To start, running smart contracts that use wrapped ADA on Ethereum does not improve the Cardano ecosystem at all. In fact, it provides more benefits to the Ethereum ecosystem, which is a net negative for the adoption of Cardano. This appears to be a sub-optimal tradeoff for ADA holders as a whole.
Furthermore, even if we ignore the adoption issue, the UX ends up being sub-optimal for ADA holders from a variety of perspectives. For example, gas fees on Ethereum must be paid in ETH and not ADA, meaning that even after moving their assets over to Ethereum they still need to purchase ETH to even begin using their wADA in smart contracts.
Ethereum at this point is also extremely bloated and suffering because of it. With smart contract transactions sometimes costing hundreds of dollars each, it is hard to say that they are usable by anyone except the affluent. This was one of the reasons Cardano was created in the first place: to try and address this issue by allowing everyone and anyone to access DeFi and other novel dApps.
It makes little sense to move wADA onto Ethereum and then have users suffer all of the issues they were trying to get away from, even if it ends up being a bit easier for developers.

Naive Alternative #3: Sidechain Using a Different Base Asset

If compiling Solidity to Plutus doesn’t work, and using wADA on Ethereum makes no sense, what if we instead create a new EVM-based sidechain that has its own token and connect it as a sidechain directly to Cardano?
This has several obvious benefits over the previous two proposed solutions wherein developers get to keep the tech stack that they are used to, yet users are not forced to suffer the horrible experience of a blockchain struggling to keep up under an extremely heavy load it wasn’t designed to handle. Users could move assets from the Cardano mainnet to the sidechain, and get many of the pluses of both of the previous solutions.
While clearly a better choice, this option still has several drawbacks that make it less than ideal
As the sidechain would be a distinct chain that has its own token that is used for gas, it would take away value from Cardano rather than strengthening the mainnet and ADA specifically. The sidechain would in effect be competing for usage over the Cardano mainnet, and the sidechain token would be competing with ADA.

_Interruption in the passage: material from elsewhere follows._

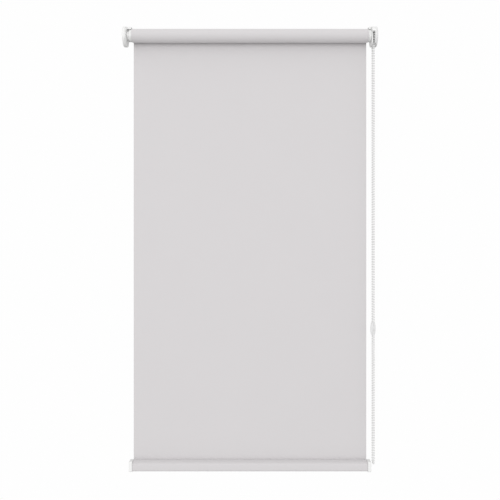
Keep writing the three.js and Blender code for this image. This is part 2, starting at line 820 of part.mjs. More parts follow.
function connectorHalves() {
  const half = connectorLength / 2;
  const middleX = chainPlaneX + connectorOffset;
  const neck = connectorHalfDepth * connectorNeckShare;
  const shoulder = half * connectorShoulderShare;
  const outline = [new THREE.Vector2(0, -half), new THREE.Vector2(neck, -half)];
  for (let i = 1; i < arcSteps; i++) {
    const share = (2 * i) / arcSteps - 1;
    outline.push(new THREE.Vector2(
      neck + (connectorHalfDepth - neck) * Math.sqrt(1 - share * share), share * shoulder));
  }
  outline.push(new THREE.Vector2(neck, half), new THREE.Vector2(0, half));
  const barrel = new THREE.LatheGeometry(outline, smallSides);
  barrel.applyMatrix4(profileToZ);
  barrel.scale(connectorHalfWidth / connectorHalfDepth, 1, 1);
  barrel.translate(middleX, chainBackY, -connectorDrop);
  const bore = new THREE.CylinderGeometry(
    chainBead / 2 + runGap, chainBead / 2 + runGap, connectorLength + 2 * overrun, smallSides);
  bore.applyMatrix4(profileToZ);
  bore.translate(chainPlaneX, chainBackY, -connectorDrop);
  const shell = solid(barrel).subtract(solid(bore));
  const reach = connectorHalfWidth + connectorOffset + overrun;
  const cut = (y0, y1) => block(chainPlaneX - reach, chainPlaneX + reach, y0, y1,
    -connectorDrop - half - overrun, half + overrun - connectorDrop);
  const parting = seatGap / 2;
  let front = shell.intersect(cut(chainBackY - 2 * connectorHalfDepth, chainBackY - parting));
  let back = shell.intersect(cut(chainBackY + parting, chainBackY + 2 * connectorHalfDepth));
  for (const height of [-pegSpread, pegSpread]) {
    const peg = (radius, length, y) => {
      const shape = new THREE.CylinderGeometry(radius, radius, length, smallSides / 2);
      shape.translate(chainPlaneX + pegX, y, height - connectorDrop);
      return solid(shape);
    };
    front = front.add(peg(pegRadius, 2 * pegReach, chainBackY));
    back = back.subtract(peg(pegRadius + seatGap, 2 * (pegReach + seatGap), chainBackY));
  }
  return [
    piece('connector_front_half', front, whitePlastic),
    piece('connector_back_half', back, whitePlastic),
  ];
}

// The whole blind, with one group for each part that moves by itself

const fixed = new THREE.Group();
fixed.add(idleBracket(), idleCover(), driveBracket(), driveHousing(), driveCover());
fixed.add(driveSpindle(), spindleClip(), hangingCloth(), ...chainPieces());

const roller = new THREE.Group();
roller.add(rollerTube(), fixingTape(), clothRoll(), idlePlug(), idleSpringCap(), idlePinSpring());
roller.add(drivePlug(), chainWheel(), wrapSpring(1), wrapSpring(2));

const pin = new THREE.Group();
pin.add(idlePin());

const bottomBar = new THREE.Group();
bottomBar.add(bottomRail(), hemPocket());
bottomBar.add(railCap('rail_cap_left', left), railCap('rail_cap_right', right));

const connector = new THREE.Group();
connector.add(...connectorHalves());

const group = new THREE.Group();
group.add(fixed, roller, pin, bottomBar, connector);

export default group;
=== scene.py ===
# %% [markdown]
# A roller blind with a bead chain, hung in front of a white background.
# The rigid model of the blind is loaded first and stays where it is. Its names and boxes give
# the places of the dressed pieces, and the sizes that are typed in below are the rigid
# model's own, so nothing here is fitted by eye.
# All lengths in this script are metres, because Blender's own unit is the metre.

# %% Load the rigid model
import bpy
import json
import math
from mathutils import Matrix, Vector


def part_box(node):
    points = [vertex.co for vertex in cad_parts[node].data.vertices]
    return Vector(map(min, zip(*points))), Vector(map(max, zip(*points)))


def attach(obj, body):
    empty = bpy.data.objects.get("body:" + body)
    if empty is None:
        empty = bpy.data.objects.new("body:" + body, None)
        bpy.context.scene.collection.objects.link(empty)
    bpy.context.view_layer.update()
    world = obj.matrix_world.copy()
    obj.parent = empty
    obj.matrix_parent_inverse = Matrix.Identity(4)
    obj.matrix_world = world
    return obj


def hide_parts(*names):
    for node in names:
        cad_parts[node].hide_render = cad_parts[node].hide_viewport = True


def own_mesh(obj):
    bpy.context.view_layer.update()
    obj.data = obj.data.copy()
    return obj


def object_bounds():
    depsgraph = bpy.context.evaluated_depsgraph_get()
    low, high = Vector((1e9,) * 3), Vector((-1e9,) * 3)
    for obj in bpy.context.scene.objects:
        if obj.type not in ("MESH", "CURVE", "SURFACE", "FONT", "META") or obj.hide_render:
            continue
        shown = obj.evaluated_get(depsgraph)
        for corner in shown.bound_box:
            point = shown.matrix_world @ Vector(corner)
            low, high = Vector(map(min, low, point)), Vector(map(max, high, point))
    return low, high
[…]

The whole problem we are trying to solve in the first place is onboarding more developers from existing L1 blockchains using different tech stacks into the ecosystem, so it makes little sense to then build an entire sidechain where these developers will be primarily incentivized to push the value of the sidechain token, and not ADA itself.

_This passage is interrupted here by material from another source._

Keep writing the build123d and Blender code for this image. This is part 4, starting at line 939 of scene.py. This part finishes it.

This sidechain token will have some inherent value and may find some traction on Cardano mainnet as well as a wrapped asset used inside of DeFi protocols, but there is very limited synergy between this token and the rest of Cardano, and in fact it becomes more of an impediment to adoption due to skewing the incentives.

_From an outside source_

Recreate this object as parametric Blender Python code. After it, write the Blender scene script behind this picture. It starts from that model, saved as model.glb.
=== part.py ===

Furthermore, the fact that the sidechain has its own token for gas imposes a cumbersome user experience. Rather than users being able to simply send their ADA over to the sidechain as wADA and use it both as gas and for smart contracts, users must first purchase the sidechain token in order to do anything on the sidechain. This would force the user to either go through a centralized exchange, which is a large ordeal, or deal with on-chain DEXes and have to pay further fees to acquire the token in the first place. In both cases the user must pay extra fees, take an order of magnitude more time to get started, and suffer a worse experience, which will translate to less usage and adoption of the sidechain.